Entry 024: "Fable III" Pt. 5 End



Dear Internet,

                There, I am done with it.  I pulled an extra hour again to be rid of this game.  I was able to amass a fortune of over 6.5 million to go towards saving the ungrateful NPCs.  I got fluffy white angel wings.  The Darkness came and went.  Even now the credits are rolling as I type this up.  No wait, I can skip them.  I am not sitting through about twenty minutes of slow moving text that does not even try to be entertaining.  Considering that the controller turns off after 15 minutes, you would think someone might realize that any movie in a game that lasts longer than that might be a problem, but I digress.  If by now you still do not understand what I think of "Fable III," go back and read the last four entries.  Today, absolutely nothing that occurred changed my opinion of this game.  The few to little quests that the game throws at the player come the endgame make waiting for the rent payments unbearable.  There are only about three of them that can be done and they are very short.  The ending of the game tries to be bitter sweet with one important character dying amongst the number of unnamed soldiers and civilians that lie dead upon the street, but the game never really got me to care much about the few characters that it pushed forward.  So, let me just cover a few bits here and there that I have not covered before.

                Reaver is a good-for-nothing, public murdering, self glorifying, take-all-the-credit cretin that the game utilizes as the only bad individual once the protagonist has become king.  HIs mere presence in the game in the second half of the game creates a giant plot hole.  Why is he still alive?  Or should I say, why is he not in jail?  The man shoot a worker in broad daylight in from of a group of people, and then threatened to do the same to others.  Later on, he trapped the protagonist and Page in a death match against a variety of otherworldly creatures.  Who knows what else he has done?  The former king had to undergo a trial of some sort.  Why did Reaver not have to?  Could the developers not think of any other way to portray the binary decisions that the player had to make than to have Reaver advocate all but one or two "evil" choices?  They could have had many smaller villain characters throughout the story reappear instead of having just one guy act as the only bad guy in the game.  I say "only bad guy" because the game already tried to say the old king had good reason for being a tyrant.  Reaver's homicidal tendencies are completely glossed over come the second half of the game by making more of a token character driven by money.  On top of that, he narrates every decision that the king makes saying it was his company doing all the work.  How is there only one company in this game?  Apparently, Reaver has a monopoly on every industry possible, well, except land.  The king now owns all the land.

Subtle, right?
                The constant use of gamertag is a giant immersion breaker that readily makes itself unwelcome at every chance it can get.  A gamertag, or online handle, is something that should stay as far away from single player experiences as possible.  I can understand using it for online connections so that people can identify who is who especially for co-op mode, but why is it there when I am playing alone?  They even bring forth the Xbox Avatar for when you sign the promises.  Am I supposed to be playing as a cookie cut protagonist where my only choice in their appearance was which gender they were, or am I supposed to be playing as myself?  The game allows you to customize your character to a degree, and by degree I mean about 10 degrees on a circle.  There are more ways to color your hair than types of faces.  It is no Bethesda face builder.  
 
"I, King xXxHaXoR1337xXx, so declare..."
                The game allows you to get married and have kids or adopt.  This is not new to the series.  What does seem to be new, from what I recall so I might be wrong, is that your spouse can cheat on you.  Now the game never comes out and states this.  It probably is another instance where the developers were lazy.  My second child was very dark skinned.  Now this is not a problem unless you realize that my character and wife are both Caucasian.  Also after having off-screen whoopee , I seemed to contract an STD.  I did not even know about this until one of the loading screens informed me hours later.  The only person that my character was with was the wife.  While I was out trying to save the land from "the Darkness" my wife was sneaking around behind my back it seems.  I blame the programmers.
The programmers were trying to say my money was overflowing.  It was overflowing through the walls.
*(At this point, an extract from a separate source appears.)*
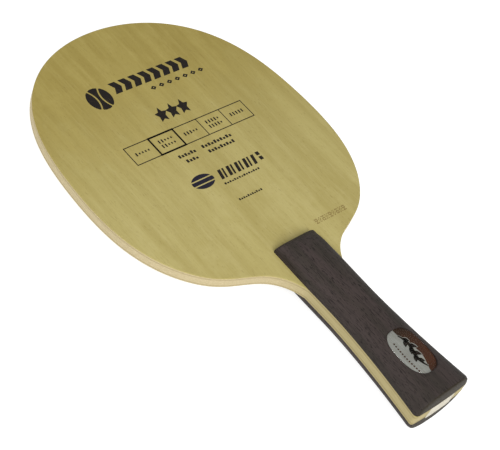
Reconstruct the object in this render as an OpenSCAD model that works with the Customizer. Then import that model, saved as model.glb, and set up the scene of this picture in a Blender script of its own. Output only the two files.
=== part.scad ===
// Table tennis blade: a bare five-ply wooden bat, without rubber sheets,
// with a flared grip made of two wood scales glued to the plies.
// Millimetres. X runs across the blade, Y from the butt to the tip and
// Z out of the front face. The origin is the middle of the bounding box.

/* [Head] */
// Widest measure across the head
head_width = 150; // [140:0.5:160]
// From the top end of the grip to the tip of the head
head_height = 156.5; // [150:0.5:166]
// How much longer than wide the head outline is
head_oval = 0.062; // [0:0.0001:0.12]
// How much fuller the tip end is than the neck end
head_egg = 0.010; // [0:0.0001:0.04]
// How square the shoulders of the outline are
head_square = 0.0222; // [0:0.0001:0.04]
// Angle from the tip at which the outline turns into the neck
neck_start = 140; // [130:1:144]
// Distance below the grip top where the neck runs into the grip
neck_end = 25.8; // [18:0.5:34]
// Angle between the neck and the grip flank where they meet
neck_angle = 20.8; // [0:0.5:30]
// Pull of the neck curve at its head end
neck_pull_head = 21.8; // [10:0.5:30]
// Pull of the neck curve at its grip end
neck_pull_grip = 25; // [10:0.5:30]

/* [Plies] */
// Thickness of each outer ply
outer_ply = 0.8; // [0.4:0.05:1.5]
// Thickness of each inner ply
inner_ply = 0.6; // [0.3:0.05:1.5]
// Thickness of the middle ply
core_ply = 3.4; // [2:0.1:5]

/* [Grip] */
// Length of the grip, top end to butt
grip_length = 103.5; // [90:0.5:110]
// Width of the grip near its top end
shoulder_width = 26.4; // [24:0.1:32]
// Width of the grip at its narrowest
waist_width = 26; // [23:0.1:30]
// Width of the grip across the butt
butt_width = 37.4; // [26:0.1:40]
// Distance from the grip top to the narrowest place
waist_at = 42; // [30:0.5:60]
// How late the flare starts, a higher number is later
flare_power = 1.63; // [1:0.01:3]
// Bow of the butt end, middle to corner
butt_bow = 0.7; // [0:0.1:3]
// Size of the rounded butt corners of the plies
ply_corner = 1.8; // [0.5:0.1:5]

/* [Grip scales] */
// Depth by which a scale is let into its outer ply
seat_depth = 0.05; // [0.05:0.05:0.4]
// Height of one scale above the ply at the waist
scale_height = 8.7; // [5:0.1:11]
// Extra height of one scale at the butt
butt_swell = 0.7; // [0:0.1:3]
// Fullness of the rounded section, 2 is an ellipse
section_power = 2.6; // [2:0.1:5]
// Length of the rounded run-up at the top end
top_run = 10.7; // [4:0.5:20]
// Fullness of the rounded run-up at the top end
top_power = 2.3; // [2:0.1:4]
// Fullness of the section right at the top end
end_power = 5; // [2:0.1:8]
// Length over which the section settles from that to the usual one
end_blend = 5; // [2:0.5:20]
// Length of the rounded edge at the butt
butt_run = 0.8; // [0.4:0.1:6]
// Fullness of the rounded edge at the butt
butt_power = 3; // [2:0.1:6]
// Size of the rounded corners at the top end of a scale
top_corner = 1; // [0.5:0.1:6]
// Size of the rounded corners at the butt of a scale
butt_corner = 2.6; // [0.5:0.1:6]

/* [Badge] */
// Width of the oval badge
badge_width = 17; // [10:0.5:22]
// Length of the oval badge
badge_length = 26; // [14:0.5:34]
// Fullness of the badge outline, 2 is an ellipse
badge_power = 2.7; // [2:0.1:5]
// Distance from the grip top to the middle of the badge
badge_at = 78.5; // [50:0.5:88]
// Depth of the badge pocket below the middle of the scale
badge_depth = 2.2; // [1.6:0.1:3]
// Thickness of the badge plate
plate_thickness = 0.7; // [0.4:0.1:1.5]
// Thickness of the silver foil on the badge plate
foil_thickness = 0.15; // [0.1:0.05:0.4]
// Thickness of the clear cover at its rim
lens_rim = 0.4; // [0.2:0.1:1]
// Extra thickness of the clear cover at its middle
lens_rise = 0.4; // [0.1:0.1:1]
// Gap between the badge pieces and the pocket wall
badge_gap = 0.1; // [0.05:0.05:0.3]
// Sideways swing of the wavy edge of the foil
wave_swing = 1.6; // [0:0.1:2]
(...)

                "Fable III" is a bad game.  What kept it from being horrible?  Not much, really.  It is playable, but so is Kick the Can.  The soundtrack works, but you will be muting it while you make enough pies to feed a nation.  The premise had something go for it, but it fell through in the second half.  It would be hard for me to say that it did not make me care, since I spent nearly a week on it.  But most of that week was money management just so that I would never have to pick up the game again.  An evil run through would take less than a third to go through because you would not be trying to save anyone or even take responsibility.  It is the good run that takes time and effort.  There are a few cheap laughs here and there.  The satire is spot on and would be quite a deal more funny if it was not inadvertently making fun of itself in the process.  It is like a really foolish girl who makes dumb blonde jokes but does not realize she is blonde, too.  What you can take away from this game is that being good if hard while being evil is easy.  In "Fable III," the point of being good is supposed to be some rewarding feeling you get for saving everyone.  The point of being evil is the rewarding feeling that you get because you no longer have to play "Fable III."
Do I at least get a huge gun?

Yours in digital,
BeepBoop

P.S. Tomorrow is "Godzilla vs The Sea Monster" (1966).